A l’époque Song, vers le Xe siècle, apparaissent de grands vases cylindriques, à couvercle représentant un motif animalier, décorés de rinceaux brun rouge se détachant sur un fond maïs ou blanc crème. Au milieu du XVIe siècle, les fours de Bat-Trang, produisent une belle qualité de faïences fines qui se déclinent en théières, brûle-parfum, chandeliers et vases de pagodes. Finalement, au XIXe siècle, les Vietnamiens préfèrent faire venir leurs céramiques de Chine et les célèbres « bleus de Hué » proviennent pour la plupart des grandes manufactures chinoises de Fou-Nien ou de Jingdezhen. Le travail de la laque demeure aujourd’hui le plus important. Il s’exprime à travers meubles, panneaux incrustés de nacre ou d’ivoire. La laque peut être noire ou rouge par addition d’oxyde de fer. Une vingtaine de couches sont indispensables pour obtenir une surface lisse et douce au toucher. L’or ne s’emploie que pour des pièces de choix et il est, le plus souvent, remplacé par de l’argent qui, à travers la dernière couche de laque transparente et l’huile d’abrasin prend un ton mordoré.
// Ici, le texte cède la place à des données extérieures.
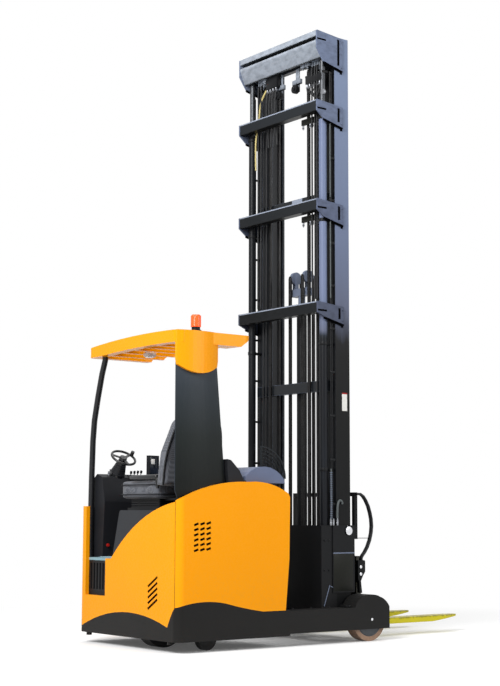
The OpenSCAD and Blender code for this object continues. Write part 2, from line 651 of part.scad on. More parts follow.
module outer_mast() color(mast_blue) placed() {
    both_sides() upright(mast_y, mast_bottom, mast_top);
}

// Cross beams behind the outer uprights, with bracket plates on their outer faces.
// Columns: top, height of the bracket, its height at the rear, height of the folded apron or 0
beam_z = [[mast_top + 15, 256, 141, 121], [mast_top - 532, 160, 85, 0], [mast_top - 1304, 155, 85, 0],
    [mast_top - 2092, 133, 85, 0]];
plate_t = 14;
beam_t = 12;
beam_h = 85;
beam_front = beam_x + 66;
split_z = [46, 76];
bracket_x = 1618;
bracket_slot = [1564, 1574];
module cross_beams() color(mast_blue) placed() {
    for (b = beam_z) {
        top = b[0];
        drop = b[1];
        both_sides() difference() {
            along_y(mast_y, mast_y + plate_t) polygon([[beam_x, top], [beam_x, top - b[2]],
                [beam_front, top - drop + 20], [bracket_x, top - drop - 25], [bracket_x, top - 25]]);
            along_y(mast_y - 1, mast_y + plate_t + 1) polygon([[bracket_slot[0], top - 36],
                [bracket_slot[1], top - 36], [bracket_slot[1], top - drop + 10], [bracket_slot[0], top - drop + 10]]);
        }
        block([beam_x, -mast_y, top - (b[3] > 0 ? split_z[0] : beam_h)], [beam_x + beam_t, mast_y, top]);
        block([beam_x + beam_t, -mast_y, top - beam_h], [beam_front, mast_y, top - beam_h + beam_t]);
        if (b[3] > 0) {
            block([beam_x + beam_t, -mast_y, top - split_z[0]], [beam_front, mast_y, top - split_z[0] + beam_t]);
            along_y(-mast_y, mast_y) polygon([[beam_x, top - split_z[1]], [beam_x + beam_t, top - split_z[1]],
                [beam_x + beam_t, top - beam_h], [beam_x + 60, top - beam_h - b[3]],
                [beam_x + 60 - beam_t, top - beam_h - b[3]], [beam_x, top - beam_h - 6]]);
        }
    }
}

// Main lift cylinders behind the outer uprights
lift_at = [1458, mast_y - 40];
lift_foot = arm_z[1] + seat_gap;
lift_barrel_top = mast_top - 637;
module lift_barrels() color(black) placed() both_sides() difference() {
    translate([lift_at.x, lift_at.y, lift_foot]) cylinder(r = lift_barrel_r, h = lift_barrel_top - lift_foot);
    translate([lift_at.x, lift_at.y, lift_foot + 20]) cylinder(r = lift_rod_r + rod_gap, h = lift_barrel_top);
}
head_z = [mast_top - 177, mast_top - 117];
module lift_rods() color(steel) placed() both_sides()
    translate([lift_at.x, lift_at.y, lift_foot + 40]) cylinder(r = lift_rod_r, h = head_z[0] - lift_foot - 40);

// Middle stage with its head beam over the lift rods and its cross members
member_x = [1496, mast_x - clear];
module middle_mast() color(mast_blue) placed() {
    both_sides() upright(middle_y, mast_bottom, mast_top - 12);
    both_sides() rollers(middle_y, stage_rollers);
    for (z = [[200, 320], [1860, 1940], [mast_top - 1327, mast_top - 1227], [head_z[0], head_z[1]]]) {
        block([member_x[0], -middle_y, z[0]], [member_x[1], middle_y, z[1]]);
        both_sides() block([member_x[1], middle_y - rail_w, z[0]], [mast_x, middle_y, z[1]]);
    }
    both_sides() block([lift_at.x - 26, lift_at.y - 40, head_z[0]], [member_x[0], lift_at.y + 28, head_z[1]]);
    both_sides() block([member_x[0], middle_y, head_z[0]], [member_x[1], lift_at.y + 28, head_z[1]]);
    both_sides() for (y = [chain_y - 28, chain_y + 16 + seat_gap])
        block([chain_x - 25, y, pulley_z - 20], [member_x[1], y + 12 - seat_gap, head_z[0]]);
}
// Chains of the inner stage over their pulleys
chain_y = inner_y - 120;
chain_x = 1530;
chain_z = 420;
pulley_z = head_z[0] - 55;
pulley_r = 38;
module chain_bar(x, y, z0, z1) block([x - 6, y - 12, z0], [x + 6, y + 12, z1]);
module lift_chains() color(slate) placed() both_sides() {
    rod_y(chain_x, pulley_z, pulley_r, chain_y - 16, chain_y + 16);
    chain_bar(chain_x - pulley_r - 6, chain_y, chain_z, pulley_z);
    chain_bar(chain_x + pulley_r + 6, chain_y, chain_z, pulley_z);
}

module inner_mast() color(mast_blue) placed() {
    both_sides() upright(inner_y, mast_bottom, mast_top - 24);
    both_sides() rollers(inner_y, stage_rollers);
    block([mast_x, -mast_open, 150], [mast_x + 14, mast_open, 300]);
    block([mast_x + 14, -70, free_foot - 20], [mast_x + 110, 70, free_foot]);
    block([mast_x, -mast_open, head_z[1]], [mast_x + 14, mast_open, head_z[1] + 90]);
}

// Free lift cylinder with its crosshead and chains
free_x = 1612;
free_top = mast_top - 2057;
free_foot = 170;
module free_barrel() color(black) placed() difference() {
    translate([free_x, 0, free_foot]) cylinder(r = free_barrel_r, h = free_top - free_foot);
    translate([free_x, 0, free_foot + 20]) cylinder(r = free_rod_r + rod_gap, h = free_top);
}
head_y = 75;
head_bar = [free_top + 80, free_top + 140];
head_axle = head_bar[1] + 90;
head_pulley_r = 50;
module free_head() color(slate) placed() {
    translate([free_x, 0, free_foot + 45]) cylinder(r = free_rod_r, h = head_bar[0] - free_foot - 45);
    block([free_x - 32, -head_y - 22, head_bar[0]], [free_x + 32, head_y + 22, head_bar[1]]);
    both_sides() {
        rod_y(free_x, head_axle, head_pulley_r, head_y - 14, head_y + 14);
        block([free_x - 14, head_y + 14, head_bar[1]], [free_x + 14, head_y + 22, head_axle + 40]);
        block([free_x - 14, head_y - 22, head_bar[1]], [free_x + 14, head_y - 14, head_axle + 40]);
    }
}
module free_chains() color(slate) placed() both_sides() {
    chain_bar(free_x - head_pulley_r - 6, head_y, chain_z, head_axle);
    chain_bar(free_x + head_pulley_r + 6, head_y, 700, head_axle);
}

// Lift carriage in the inner stage, with the bar that carries the tilt frame
side_plate = [mast_open - 30, mast_open - clear];
carriage_x = [1590, 1712, 1740];
tilt_at = [1765, 600];
tilt_y = side_plate[1] - 64;
tilt_pin_r = 18;
module lift_carriage() color(black) placed() {
    both_sides() block([carriage_x[0], side_plate[0], 150], [carriage_x[1], side_plate[1], 640]);
    both_sides() for (z = [230, 560]) rod_y(roller_x, z, roller_r, side_plate[1] - weld, inner_y - web_t - clear);
    block([carriage_x[1], -side_plate[1], 150], [carriage_x[2], side_plate[1], 230]);
    block([carriage_x[1], -side_plate[1], 540], [carriage_x[2], side_plate[1], 640]);
    both_sides() block([carriage_x[1], tilt_y - 56, 230], [carriage_x[2], tilt_y - 6, 540]);
    both_sides() difference() {
        union() {
            block([carriage_x[2], tilt_y, tilt_at.y - 30], [tilt_at.x, tilt_y + 20, tilt_at.y + 30]);
            rod_y(tilt_at.x, tilt_at.y, 30, tilt_y, tilt_y + 20);
        }
        rod_y(tilt_at.x, tilt_at.y, tilt_pin_r + seat_gap, tilt_y - 36, tilt_y + 64);
    }
}
tilt_frame_x = [1766, 1800];
module tilt_frame() color(black) placed() {
    both_sides() {
        rod_y(tilt_at.x, tilt_at.y, tilt_pin_r, tilt_y - 11, tilt_y + 26);
        rod_y(tilt_at.x, tilt_at.y, 24, tilt_y - 56, tilt_y - 5);
        rod_y(tilt_at.x, tilt_at.y, 24, tilt_y + 25, tilt_y + 49);
    }
    difference() {
        block([tilt_frame_x[0], -tilt_y - 49, 140], [tilt_frame_x[1], tilt_y + 49, 640]);
        block([tilt_frame_x[0] - 6, 66 - tilt_y, 200], [tilt_frame_x[1] + 10, tilt_y - 66, 560]);
        both_sides() block([tilt_frame_x[0] - 6, tilt_y - 7, 550], [tilt_frame_x[1] + 12, tilt_y + 27, 650]);
    }
}
shift_x = tilt_frame_x[1] + 0.5;
// Two hoses side by side, looped from the backrest's post down to a bracket on the fork bars
hose_r = 9;
hose_y = [-370 - hose_r - seat_gap, -370 - 3 * hose_r - 3 * seat_gap];
bracket_top = 586;
module fork_carriage() color(black) placed() {
    for (z = [[150, 226], [480, 556]]) block([shift_x + 20, -380, z[0]], [fork_face - fork_t - 0.3, 380, z[1]]);
    for (y = [-300, 0, 300]) block([shift_x, y - 20, 150], [shift_x + 20, y + 20, 556]);
    difference() {
        along_y(hose_y[1] - hose_r - 2, weld - 380) polygon([[1834, 420], [1840, 340], [1864, 340], [1852, 430],
            [1874, 470], [1896, 500], [1896, 578], [1888, bracket_top], [1824, bracket_top], [1824, 450]]);
        for (z = [482, 536]) rod_y(1852, z, 15, -half_w, -370);
    }
}
rest_x = [shift_x + 24, shift_x + 54];
rest_z = [745, 1100];
bar_top = 556;
module load_backrest() color(black) placed() {
    both_sides() block([rest_x[0], 340, rest_z[0]], [rest_x[1], 370, rest_z[1]]);
    for (z = [rest_z[0], rest_z[1] - 30]) block([rest_x[0], -341, z], [rest_x[1], 341, z + 30]);
    both_sides() block([rest_x[0], 200, bar_top], [rest_x[1], 236, rest_z[0] + weld]);
    for (i = [-2:2]) block([rest_x[0] + 6, i * 110 - 6, abs(i) < 2 ? bar_top : rest_z[0]],
        [rest_x[0] + 18, i * 110 + 6, rest_z[1] - 1]);
}
module fork() color("#d6c61a") placed() intersection() {
    along_y(fork_y - fork_w / 2, fork_y + fork_w / 2) polygon(concat([[fork_face - fork_t, fork_top + fork_h]],
        arc3([fork_face - fork_t, 130], [fork_face - 30, 102], [fork_face, fork_top - fork_t], 4),
        [[overall_l - 300, fork_top - fork_t], [overall_l, fork_top - 12], [overall_l, fork_top]],
        arc3([fork_face + 20, fork_top], [fork_face + 6, fork_top + 6], [fork_face, fork_top + 20], 4),
        [[fork_face, fork_top + fork_h]]));
    linear_extrude(fork_top + fork_h) polygon(concat(
        [[fork_face - fork_t - 1, fork_y - fork_w / 2], [overall_l - 160, fork_y - fork_w / 2]],
        arc3([overall_l - 40, fork_y - 40], [overall_l, fork_y], [overall_l - 40, fork_y + 40], 8),
        [[overall_l - 160, fork_y + fork_w / 2], [fork_face - fork_t - 1, fork_y + fork_w / 2]]));
}
module fork_left() fork();
module fork_right() mirror([0, 1, 0]) fork();
module hose_loop(y) tube([[1834, y, 1086], [1862, y, 1088], [1892, y, 1072], [1918, y, 1042], [1946, y, 995],
    [1964, y, 945], [1976, y, 895], [1980, y, 842], [1974, y, 790], [1958, y, 735], [1934, y, 685],
    [1906, y, 645], [1880, y, 618], [1870, y, 602], [1870, y, bracket_top + 8], [1870, y, bracket_top + seat_gap]],
    hose_r, 8);
module carriage_hoses() color(black) placed() for (y = hose_y) hose_loop(y);

base_frame();
leg_left();
leg_right();
rear_cover();
side_cover_left();
side_cover_right();
cab_floor();
step_riser();
bulkhead();
battery_block();
hood();
hood_screen();
side_console();
pedals();
seat_pedestal();
seat_suspension();
seat_cushion();
seat_back();
dash_console();
steering_column();
steering_wheel();
display();
pillar();
guard_roof();
guard_tube();
beacon_base();
beacon_lens();
drive_unit();
drive_hub();
drive_tyre();
caster_fork();
caster_wheel();
load_hub_left();
load_tyre_left();
load_hub_right();
load_tyre_right();
reach_carriage();
reach_rollers();
reach_barrel();
reach_rod();
outer_mast();
cross_beams();
lift_barrels();
middle_mast();
lift_rods();
lift_chains();
inner_mast();
free_barrel();
free_head();
free_chains();
lift_carriage();
tilt_frame();
fork_carriage();
load_backrest();
fork_left();
fork_right();
carriage_hoses();
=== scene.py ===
"""Reach truck: finishes, seat, hoses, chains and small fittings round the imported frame."""

import math
from functools import partial

import bmesh
import bpy
from mathutils import Euler, Matrix, Vector


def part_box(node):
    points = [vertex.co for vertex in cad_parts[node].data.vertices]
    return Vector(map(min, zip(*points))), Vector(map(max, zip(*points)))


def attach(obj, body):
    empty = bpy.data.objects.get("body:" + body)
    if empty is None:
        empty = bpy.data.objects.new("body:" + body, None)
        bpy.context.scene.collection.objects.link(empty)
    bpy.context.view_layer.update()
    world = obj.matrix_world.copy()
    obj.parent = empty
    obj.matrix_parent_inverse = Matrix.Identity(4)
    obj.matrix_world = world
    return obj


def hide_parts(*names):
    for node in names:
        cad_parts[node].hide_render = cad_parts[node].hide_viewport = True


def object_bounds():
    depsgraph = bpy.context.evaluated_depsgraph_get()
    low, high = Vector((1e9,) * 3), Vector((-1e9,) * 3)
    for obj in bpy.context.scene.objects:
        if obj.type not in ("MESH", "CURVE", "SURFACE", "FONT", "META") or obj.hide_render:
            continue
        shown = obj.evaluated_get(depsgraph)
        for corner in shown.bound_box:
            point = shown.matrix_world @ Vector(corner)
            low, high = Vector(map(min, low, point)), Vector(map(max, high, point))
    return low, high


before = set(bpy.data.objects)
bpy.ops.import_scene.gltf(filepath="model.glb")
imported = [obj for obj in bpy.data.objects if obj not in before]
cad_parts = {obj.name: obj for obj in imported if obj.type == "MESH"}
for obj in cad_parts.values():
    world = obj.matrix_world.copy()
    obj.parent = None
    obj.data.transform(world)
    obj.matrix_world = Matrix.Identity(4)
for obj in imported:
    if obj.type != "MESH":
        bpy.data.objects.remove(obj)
BOX_LO, BOX_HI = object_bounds()

bl_info = {
    "name": "Reach truck",
    "version": (1, 0, 0),
    "blender": (4, 5, 0),
    "location": "3D View > Sidebar > Reach truck",
    "description": "Dresses a reach truck with a three-stage mast",
    "category": "Object",
}

# Every place and size below is in millimetres, unless it says otherwise
MM = 0.001
# The truck's rear face, from which places along it are counted
REAR = BOX_LO.x / MM


def at(x, y, z):
    """A place in millimetres from the rear face, the centreline and the floor, in the frame's metres."""
    return Vector((BOX_LO.x + x * MM, y * MM, z * MM))


def linear(hex_colour):
    """An sRGB hex colour as linear RGBA."""
    parts = [int(hex_colour[i : i + 2], 16) / 255 for i in (1, 3, 5)]
    return [c / 12.92 if c <= 0.04045 else ((c + 0.055) / 1.055) ** 2.4 for c in parts] + [1.0]


# Output and settings of a Mix node that mixes two colours, its inputs 6 and 7
RGBA = {"out": 2, "data_type": "RGBA"}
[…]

Les principaux éléments symboliques de l’art du Vietnam
Les Animaux
Le Dragon est représenté entouré de nuages. Il est moitié tigre, moitié serpent et symbolise l’empereur. Il préside aux eaux et à la pluie en temps de sécheresse. Il représente la force des éléments célestes. Le Phénix est le symbole de l’impératrice et de tout ce qui est féminin. La Licorne, « cheval dragon », représente la force. La Tortue incarne la longévité et la solidité. Elle soutient les stèles funéraires. Le Poisson est signe d’abondance. La Chauve-souris symbolise le bonheur. Le Lion est le défenseur de la loi bouddhique et protecteur des édifices sacrés. Au nord, il symbolise la clémence. Le Tigre symbolise la force terrestre.
Les Huit Fruits
Huit fruits font partie de la symbolique dans les arts vietnamiens : la pêche (porte-bonheur), la grenade, la prune, la poire, « main de Bouddha » (au goût de pamplemousse, symbole de fécondité), la pomme-cannelle, le raisin et la courge.
Les Huit Joyaux
Les « huit précieux objets » sont placés devant les génies des pagodes et devant les décorations artistiques : ailes du chapeau de mandarin symbolisent le grade de docteur ès lettres ; les deux pinceaux, symboles du trait ; les livres et épée car la connaissance des armes était exigée lors des concours. Le livre est parfois symbolisé par un rouleau de papier car avant l’invention du papier, on roulait les feuilles d’arbres sur lesquelles on écrivait ; la gourde à alcool car le lettré composait des poésies sous l’effet de l’alcool. Cette gourde représente l’abondance de biens ; la corbeille de fleurs car les fleurs sont recueillies en promenade, placées sur la table elles deviennent une source d’inspiration pour le docteur ; les instruments de musique avec cithare et flûtes ; le Kim-Kanh ou pierre sonore qui sert de presse-papiers ; l’éventail, réservé aux lettrés.
Les Plantes
Les plantes des saisons : le prunier ou hiver, la pivoine ou printemps, le lotus ou été, et le chrysanthème ou automne. Les plantes amies : le pêcher, arbre de vie du Paradis ; le lotus symbole de pureté ; la pivoine qui représente la richesse ou le bonheur ; le pin toujours vert, symbole de vigueur ; le bambou ou arbre de la vie terrestre qui incarne la philosophie, la sagesse qui aide à supporter la vie. Une branche de bambou figure en tête de tout enterrement et est l’image de la vie détruite.